I like that on the BAWUG mailing list, the 802.11 vendors are having their authentication proposal ripped to shreds (before it's got out the door) thanks to a bunch of psycho 802.11b heads who've trawled through it, and happen to have very good professional security arguments. I like that WEP already has been ripped to shreds by the same wackos, so that people are already aware of the problems.

I like the fact Nokia is proposing putting SIMM cards into 802.11 cards to assist with the authentication system. I like that a bunch of others people are saying that that is an awful idea, not because of technical merit, or whatever, but because it would potentially provide a monopoly lock-in. I like that everyone, CEOs and techies, ISPs and IEEE, frantically criss-crossing these camps like tugship diplomats, trying to come to a compromise.

Do I like this because it is some kind of crazy fistfight anarchy, man?

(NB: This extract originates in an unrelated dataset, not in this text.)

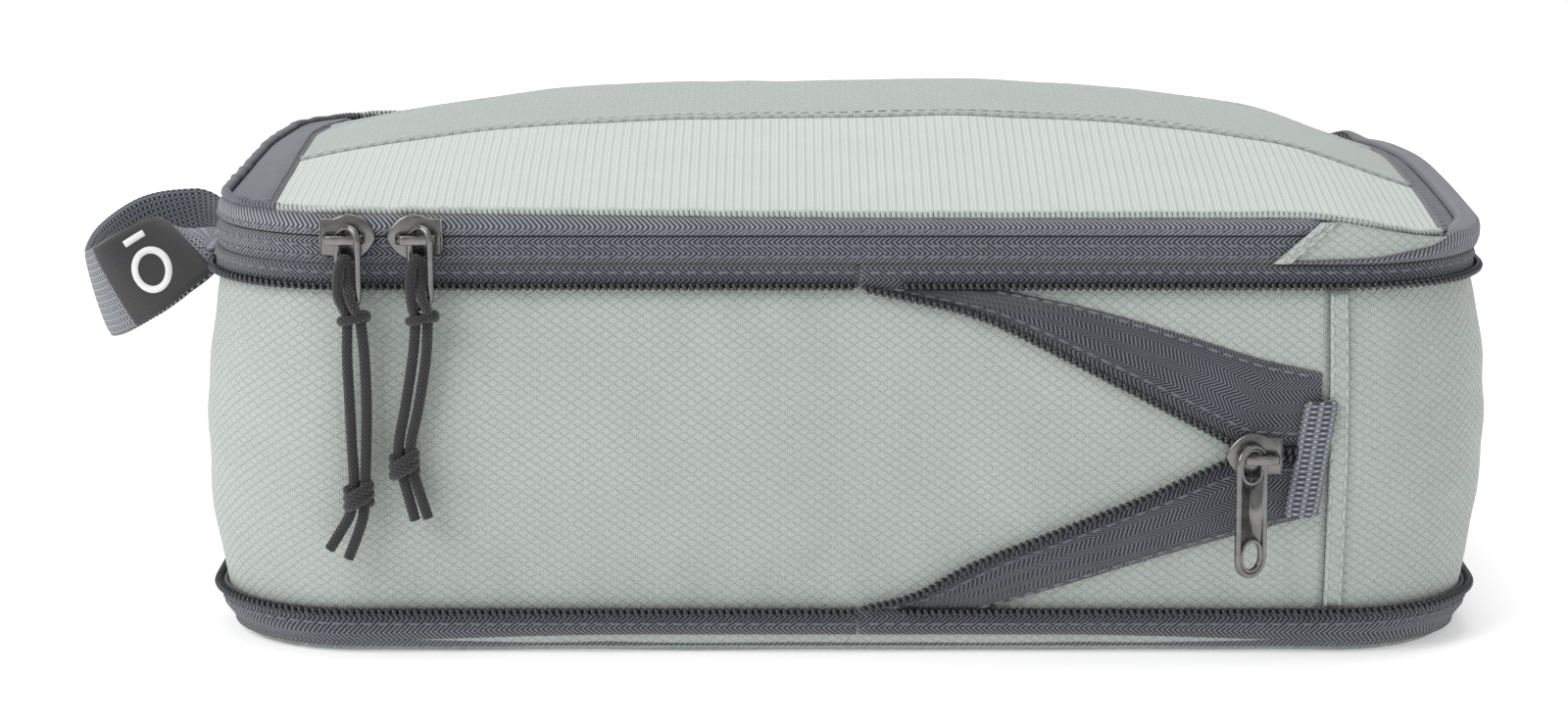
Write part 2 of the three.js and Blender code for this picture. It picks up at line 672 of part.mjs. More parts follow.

No - I like it because it a crazy fistfight anarchy that has spilled out onto the streets. I'm sure there are exactly the same kind of fistfights breaking out within 3G companies all across the world, but they'll all little fistfights, and in a lot of cases the good guys are outnumbered in their companies by the bad, and they can't call outside for reinforcements.

If there's one thing I still fondly believe, it's "in public" is still one of the few spaces where the good guys outnumber the bad . Moreover, in public is one of the few spaces where good people cannot give up and go home, because there is nowhere else to go. I like the fights in public. I like that the Net is a public space. I like that 802.11 is being publically fought over by people who care, and whose agenda isn't that it's their job.

So, those are the reasons I like 802.11. Note that none of them imply that it has a chance in hell of succeeding - in fact, I'd suggest that some of them actively work against it succeeding. And in order to succeed it may tronsmogrify into something horrific.

As against Bluetooth, I'm not going to predict it will succeed, because I'm too scared I might be wrong.